Beecher used the case study to demonstrate that the severity of a soldier’s wound did not correlate with the severity of their pain. In his 1946 paper based on his observations of more than 200 gravely wounded soldiers in Africa and Europe, he found that three quarters of the badly wounded men he treated had so little pain that they declined morphine. Because their wounds signified a ticket off the front line and into the relative safety of the field hospital, Beecher thought that they perceived their pain differently.  

A decade later he wrote a seminal paper called The Powerful Placebo which found that one third of people recovered directly because of their belief in a drug or treatment rather than the treatment itself. This paper has now been shown to have fundamental methodological errors, but nevertheless it carried great influence at the time and established the template for the process by which all new drugs are tested for the pharmaceutical industry today. It cemented Beecher as the founding father of the double blind, placebo-controlled method that is used as the gold standard for research today.  

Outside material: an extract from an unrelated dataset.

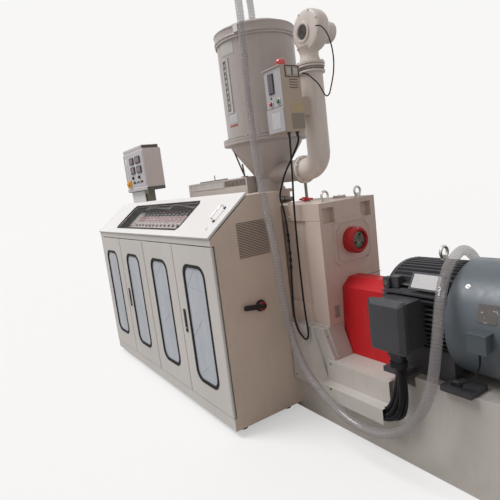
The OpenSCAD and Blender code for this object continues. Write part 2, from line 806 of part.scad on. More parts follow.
// Sloping desk lid over the whole cabinet, with a hinge knuckle under its upper edge
module desk_lid() color(cream) {
    knuckle_length = knuckle_x1 - knuckle_x0;
    difference() {
        on_slope() union() {
            translate([cab_x0, 0, -lid_thickness]) cube([cabinet_length, lid_length, lid_thickness]);
            translate([knuckle_x0, lid_axis_s - knuckle_radius, lid_axis_h])
                cube([knuckle_length, knuckle_radius, -lid_axis_h - lid_thickness]);
            translate([knuckle_x0, lid_axis_s, lid_axis_h]) rotate([0, 90, 0])
                cylinder(h = knuckle_length, r = knuckle_radius);
        }
        for (x = [knuckle_x0 - 1, knuckle_x1 - pin_depth])
            on_slope() translate([x, lid_axis_s, lid_axis_h]) rotate([0, 90, 0])
                cylinder(h = pin_depth + 1, r = pin_radius + pin_clearance);
        on_slope() translate([0, 0, -lid_thickness - 1]) linear_extrude(lid_thickness + 2) desk_opening_2d();
    }
}

// Pane in the desk lid
module desk_window() color(glass_tint) {
    on_slope() translate([0, 0, -8]) linear_extrude(5) desk_opening_2d();
}

// U handle on the desk lid
module desk_handle() color(steel) {
    handle_x = -80;
    span = 103;
    rise = 34;
    bar = 5;
    on_slope() translate([handle_x, slope_length * 0.345, 0]) {
        for (s = [0, 1]) translate([0, s * span, 0]) cylinder(h = rise, r = bar);
        translate([0, -bar, rise]) rotate([-90, 0, 0]) cylinder(h = span + 2 * bar, r = bar);
    }
}

// Instrument panel set below the desk window
module instrument_panel() color(dark_grey) {
    depth = 70;
    thickness = 4;
    rail_gap = 8;
    rail_y = frame_y + 30;
    low = (rail_y + rail_gap - lip_y - (depth + thickness) * sin(slope_angle)) / cos(slope_angle);
    on_slope() translate([cab_x0 + sheet, low, -depth - thickness])
        cube([cabinet_length - 2 * sheet, slope_length - 60 - low, thickness]);
}

// Round plate behind the disconnect handle
module disconnect_plate() color(black) {
    translate([0, disconnect_y, disconnect_z]) x_cylinder(0, 8, 34);
}

// Turning handle of the main disconnect
module disconnect_handle() color(black) {
    grip_width = 22;
    translate([8 + joint_gap, 0, 0]) {
        translate([0, disconnect_y, disconnect_z]) x_cylinder(0, 26, 26);
        translate([0, disconnect_y - disconnect_grip, disconnect_z - grip_width / 2])
            cube([18, disconnect_grip, grip_width]);
    }
}

// Operator panel on the die end of the cabinet
module operator_panel() color(cream) {
    x = [cab_x0 + 57, cab_x0 + 547];
    y = [cab_y1 - 184, cab_y1 - 22];
    z = [cabinet_height + 139, cabinet_height + 463];
    box(x, y, z);
    box([x[0] + 60, x[1] - 60], [y[0] + 30, y[1] - 20], [cabinet_height, z[0]]);
}

// Route points of the free hose and the hanging cable, chosen by hand
hose_radius = 24;
hose_start_rise = 154;
hose_points = [
    [-384, 0, 2440], [-384, 0, 2510], [-324, -61, 2650], [-245, -142, 2700],
    [-166, -224, 2650], [-107, -285, 2510], [-105, -286, 2250],
    [-100, -302, 1880], [-58, -328, 1660], [16, -370, 1450], [96, -406, 1210],
    [156, -424, 1030], [192, -430, 750], [232, -430, 550], [303, -430, 417],
    [395, -425, 320], [529, -420, 245], [665, -415, 214], [802, -410, 235],
    [910, -400, 302], [984, -385, 404], [1026, -370, 523], [1042, -345, 686],
    [1034, -290, 856], [1000, -190, 944], [978, -90, 986], [954, 20, 996],
    [926, 140, 944], [908, 240, 840], [902, 306, 690], [900, 340, 480],
    [896, 352, 330], [866, 376, 196], [796, 412, 92], [694, 448, 42],
    [570, 472, 32], [470, 472, 32]
];

cable_radius = 6;
cable_points = [
    [152, -238, 1648], [152, -238, 1590], [150, -245, 1420], [138, -247, 1256],
    [135, -250, 1060], [139, -254, 900], [150, -262, 745], [172, -276, 634],
    [192, -287, 566], [191, -289, 519], [174, -290, 496], [146, -290, 503],
    [104, -288, 538], [72, -278, 598], [55, -266, 672], [51, -257, 760],
    [58, -250, 940], [57, -248, 1085], [46, -246, 1200], [24, -243, 1270],
    [16, -240, 1321], [52, -222, 1425], [112, -204, 1514], [166, -192, 1596],
    [166, -192, 1648]
];

motor_cable_radius = 11;
motor_cable_routes = [
    [
        [776, -318, 575], [776, -318, 480], [775, -318, 360],
        [752, -318, 288], [715, -318, 262], [665, -318, 258]
    ],
    [
        [806, -290, 575], [806, -290, 480], [804, -290, 365],
        [778, -290, 292], [730, -290, 262], [665, -290, 258]
    ],
    [
        [836, -304, 575], [836, -304, 480], [836, -304, 350],
        [806, -304, 262], [752, -304, 232], [665, -304, 230]
    ]
];

function unit(v) = v / norm(v);

// Frames carried along the route, so that the tube does not twist
function carried(tangents, i, side) =
    i >= len(tangents) ? [] :
    let (s = unit(side - (side * tangents[i]) * tangents[i]))
    concat([s], carried(tangents, i + 1, s));

module tube(points, radius, sides) {
    last = len(points) - 1;
    tangents = [for (i = [0 : last]) unit(points[min(i + 1, last)] - points[max(i - 1, 0)])];
    start = abs(tangents[0][2]) < 0.9 ? [0, 0, 1] : [1, 0, 0];
    side = carried(tangents, 0, start);
    rings = [
        for (i = [0 : last], k = [0 : sides - 1])
            points[i] + radius * (cos(360 * k / sides) * side[i]
                + sin(360 * k / sides) * cross(tangents[i], side[i]))
    ];
    faces = concat(
        [[for (k = [0 : sides - 1]) k]],
        [for (i = [0 : last - 1], k = [0 : sides - 1])
            let (a = i * sides + k, b = i * sides + (k + 1) % sides)
            [a, a + sides, b + sides, b]],
        [[for (k = [sides - 1 : -1 : 0]) last * sides + k]]
    );
    polyhedron(points = rings, faces = faces, convexity = 8);
}

// Clear hose that brings granulate to the hopper
module feed_hose() color([0.78, 0.80, 0.80]) {
    tube(hose_points, hose_radius, 10);
}

// Rubber cuff and suction nozzle on the hose's free end
module hose_nozzle() color(black) {
    end = hose_points[len(hose_points) - 1];
    cuff = hose_radius + 6;
    bore = hose_radius - 5;
    translate(end) rotate([0, -90, 0]) rotate_extrude()
        polygon([
            [0, 0], [cuff, 0], [cuff, 70], [hose_radius, 78], [hose_radius, 190],
            [bore, 190], [bore, 86], [0, 86]
        ]);
}

// Cable of the dryer, hanging in a loop beside the gearbox
module dryer_cable() color(black) {
    tube(cable_points, cable_radius, 8);
}

// Motor cables from the terminal box into the duct
module motor_cables() color(black) {
    for (route = motor_cable_routes)
        tube(route, motor_cable_radius, 8);
}

base_frame();
gearbox_pedestal();
side_cover();
cable_duct();
gearbox_housing();
bearing_cover();
lifting_eyes();
coupling_guard();
motor_frame();
motor_end_shield();
fan_cowl();
fan_terminal_box();
terminal_box();
motor_cables();
feed_throat();
barrel();
barrel_hood();
hopper_body();
hopper_cone();
hopper_lid();
sight_glass();
heater_pipe();
air_blower();
dryer_control_box();
warning_beacon();
feed_hose();
hose_nozzle();
dryer_cable();
cabinet_shell();
cabinet_face_frame();
cabinet_end_drive();
cabinet_end_die();
cabinet_feet();
hinge_pins();
door_panel_1();
door_panel_2();
door_panel_3();
door_panel_4();
door_seal_1();
door_seal_2();
door_seal_3();
door_seal_4();
door_window_1();
door_window_2();
door_window_3();
door_window_4();
door_handle_2();
door_handle_4();
desk_lid();
desk_window();
desk_handle();
instrument_panel();
disconnect_plate();
disconnect_handle();
operator_panel();
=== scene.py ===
# Plastic extruder: the looks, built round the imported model, with +Z up and +X to the motor.
# Sizes on a plane are in millimetres and angles in degrees. Cords and the camera are in metres.
import json
import math

import bmesh
import bpy
from mathutils import Matrix, Vector

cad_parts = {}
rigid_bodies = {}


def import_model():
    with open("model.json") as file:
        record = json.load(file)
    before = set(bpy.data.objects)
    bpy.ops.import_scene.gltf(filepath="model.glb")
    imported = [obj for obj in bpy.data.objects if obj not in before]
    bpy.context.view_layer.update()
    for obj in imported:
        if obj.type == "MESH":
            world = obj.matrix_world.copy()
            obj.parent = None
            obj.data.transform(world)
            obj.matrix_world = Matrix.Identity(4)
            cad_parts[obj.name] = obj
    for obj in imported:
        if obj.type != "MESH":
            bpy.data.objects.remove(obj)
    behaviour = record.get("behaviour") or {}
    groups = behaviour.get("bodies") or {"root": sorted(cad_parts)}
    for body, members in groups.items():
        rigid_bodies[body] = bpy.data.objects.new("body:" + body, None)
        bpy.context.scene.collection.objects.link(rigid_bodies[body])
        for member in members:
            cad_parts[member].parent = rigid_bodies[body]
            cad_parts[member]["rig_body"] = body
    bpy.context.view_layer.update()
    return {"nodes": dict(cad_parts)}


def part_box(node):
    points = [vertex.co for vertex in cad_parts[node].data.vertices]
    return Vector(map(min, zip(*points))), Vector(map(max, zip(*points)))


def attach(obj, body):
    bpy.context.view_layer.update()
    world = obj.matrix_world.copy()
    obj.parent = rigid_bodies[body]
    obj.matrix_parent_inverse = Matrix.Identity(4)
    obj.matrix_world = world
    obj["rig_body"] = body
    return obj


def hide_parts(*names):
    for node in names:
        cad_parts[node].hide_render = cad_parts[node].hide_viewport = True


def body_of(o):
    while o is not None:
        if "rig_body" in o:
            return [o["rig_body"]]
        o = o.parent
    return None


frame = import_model()
NODES = frame["nodes"]
ROOT = "machine"
DOORS = (1, 2, 3, 4)
MM = 0.001


def new_object(name, data):
    made = bpy.data.objects.new(name, data)
    bpy.context.collection.objects.link(made)
    return made


# Camera, at the photograph's viewing angle
CAMERA_PLACE = (2.0736, -1.8216, 1.396)
CAMERA_YAW = math.radians(57.14)
CAMERA_PITCH = math.radians(-8.27)
CAMERA_ROLL = math.radians(-7.08)
CAMERA_LENS = 32.13
SENSOR = 36.0


def make_camera():
    forward = Vector((
        -math.sin(CAMERA_YAW) * math.cos(CAMERA_PITCH),
        math.cos(CAMERA_YAW) * math.cos(CAMERA_PITCH),
        math.sin(CAMERA_PITCH),
    ))
    level = forward.cross(Vector((0, 0, 1))).normalized()
    up = level.cross(forward)
    turned_right = level * math.cos(CAMERA_ROLL) + up * math.sin(CAMERA_ROLL)
    turned_up = up * math.cos(CAMERA_ROLL) - level * math.sin(CAMERA_ROLL)
    data = bpy.data.cameras.new("camera")
    data.lens = CAMERA_LENS
    data.sensor_width = SENSOR
    data.clip_start = 0.05
    camera = new_object("camera", data)
    turn = Matrix((turned_right, turned_up, -forward)).transposed()
    camera.matrix_world = Matrix.Translation(CAMERA_PLACE) @ turn.to_4x4()
    bpy.context.scene.camera = camera


# Planes to build on

class Plane:
    """A flat face to build on, in millimetres: u to the right, v up and n outwards."""

    def __init__(self, origin, u, v):
        self.origin = Vector(origin)
        self.u = Vector(u).normalized()
        self.v = Vector(v).normalized()
        self.n = self.u.cross(self.v).normalized()

    def at(self, u, v, n=0.0):
        return (self.origin + self.u * u + self.v * v + self.n * n) * MM

    def lifted(self, n):
        return Plane(self.origin + self.n * n, self.u, self.v)


def front(y):
    return Plane((0, y, 0), (1, 0, 0), (0, 0, 1))


def back(y):
    return Plane((0, y, 0), (-1, 0, 0), (0, 0, 1))


def right(x):
    return Plane((x, 0, 0), (0, 1, 0), (0, 0, 1))


def left(x):
    return Plane((x, 0, 0), (0, -1, 0), (0, 0, 1))


def top(z):
    return Plane((0, 0, z), (1, 0, 0), (0, 1, 0))


def way_out(angle):
    """Direction out of a round upright wall; an angle of 0 faces -Y and +90 faces +X."""
    return Vector((math.sin(math.radians(angle)), -math.cos(math.radians(angle)), 0))


def round_wall(middle, radius, angle):
    """Upright face on a round wall, with n towards its axis."""
    side = way_out(angle)
    return Plane(Vector((*middle, 0)) + side * radius, Vector((0, 0, -1)).cross(side), (0, 0, 1))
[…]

When you put Beecher’s work on placebo together with his work on pain in men wounded in battle, you start to see how the distorted story of surgery being performed under placebo anesthetic may have come about. The continued perpetration of the myth is an example of one of the major issues I am coming up against in my endeavors to investigate evidence based mind body medicine. There are a lot of so-called experts out there using half-truths, pseudo science and distorted anecdotes to make bold claims and justify dodgy treatments. There are also some credible scientists performing remarkable studies that carry significant implications for human health. It can be very difficult to navigate who’s who in the mind body zoo.  

As someone who has wasted thousands of dollars on my health after being diagnosed with an autoimmune disease, these days it takes a lot to win my trust when I’m considering new information. I never make health decisions based on brief news reports where the story has been condensed. I loathe general sentences such as ‘research says’ or ‘scientists believe’ that don’t come with references or qualification. I rarely trust second hand interpretations of research findings unless they are being offered by a highly credible expert who weighs up all the available information. When I’m looking at someone’s bio, having the title ‘Dr.’ in front of their name doesn’t automatically mean they aren’t a quack. When I was researching my film The Connection, I acted on the advice of Harvard academic Anne Harrington, who wrote the book The Cure Within: A History of Mind Body Medicine, who recommended that if a person didn’t willingly discuss what their research/program/treatment doesn’t do then it might be wise to steer clear.  

Given that the Henry Beecher anecdote is so widely used, I had thought it would take me about half an hour to verify. In the end, it took three days. While I’m thoroughly enjoying writing this book, there are times when I curse my ethics and wish I didn’t prioritize credibility so highly. Things would be a lot faster to write up if they didn’t need to be traced to the source. That said I know that the integrity of the research will mean that the book will ultimately end up being a resource that people can trust so I will continue along the path I’m on. Given that I’m already a month behind on my writing schedule, I’m hoping there won’t be too many more Henry Beecher’s along the way.